Rating: Summary: From A Person Who Totally Relates .... Review: I,also, have been "waiting" for many, many years. This is the first book I have ever seen that humanizes a server. We are out there and will stay out there but Debra Ginsberg is the first person who has made the server into a real person. People assume that you are a waitress because you are not educated for anything better. Like the author I am college educated but chose "waiting" because of the hours I could work and the great pay. This is "THE" book to read for people who are currently serving and feel doubtful about their occupation ... also for frequnt diners ... see what the "wait" staff really thinks about you If this review is not published please send this to the author: thank you Debra. Your book has validated my feelings on being a server. I relate to your feelings on society's perception of a waitress, on your analysis of restaurant managers, how people who work in this profession tend to bond ... EVERYTHING .. thanks for a GREAT book
Rating: Summary: Great book! Review: Waiting, the true confessions of a waitress, goes next to my favorite all time book The Thornbirds. I wish everyone that ate in restuarants would read this book. I am a slow reader and sped thru this book. I couldn't put it down. I too,am a waitress and have chosen it as my career for the same reasons as Debra,my children.I can so relate to everything she saids in her book. Everything in the book is so true to life about working in a restuarant,the people, coworkers, managers,what goes on behind in small, closed places........When I finished the book I told my managers and coworkers that I believed Debra was a Writer/Waitress that worked in our restuarant under another name and that one of the stories in the book was about me and she gave me another name!!I wish we could sell this book at the door of my resturant to educate guests. I'm passing the book around to my coworkers because they are in it also and my server at a mexican restuarant that we are regulars at. Hats off to Debra for such a great book.I really can't say enough about how much I enjoyed this book.My baby is in college now and I am still waiting!!

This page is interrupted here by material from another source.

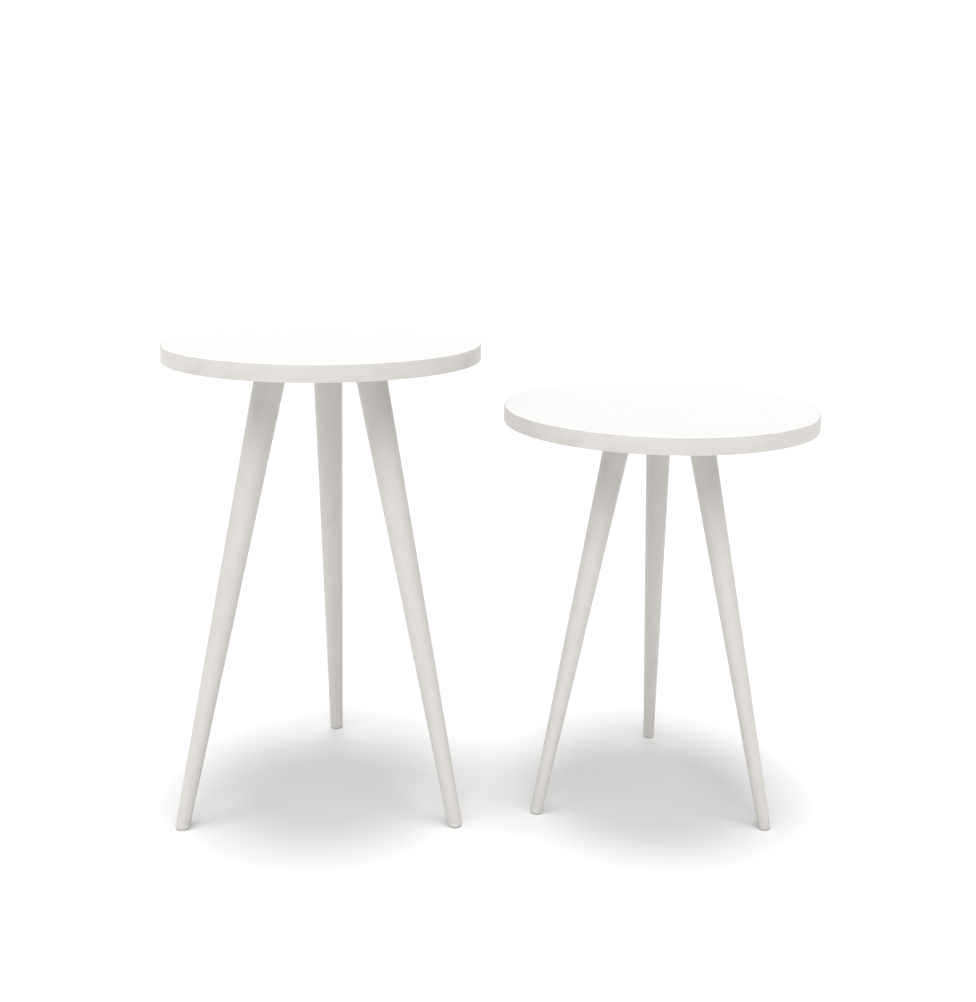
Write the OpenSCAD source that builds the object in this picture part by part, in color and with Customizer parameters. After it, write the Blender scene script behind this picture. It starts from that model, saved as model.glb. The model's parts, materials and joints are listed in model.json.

Rating: Summary: An entertaining look at the industry Review: If you have never worked in the restaurant field, you are sure to find this book entertaining with the colorful people Debra encounters through 20 years of waiting on table. If you have worked in the industry, as I have, as a waiter, cook, bartender and now manager, you are sure to be able to relate with Debra's experiences. One I started reading, I found it hard to put the book down. Several times I laughed out loud as one of her recollections prompted me to recall an experience of my own, be it a colorful co-worker, or a guest that either made my night, or made my night an unbelievable problem. She has shown that waiting tables is not just a job, it's an adventure.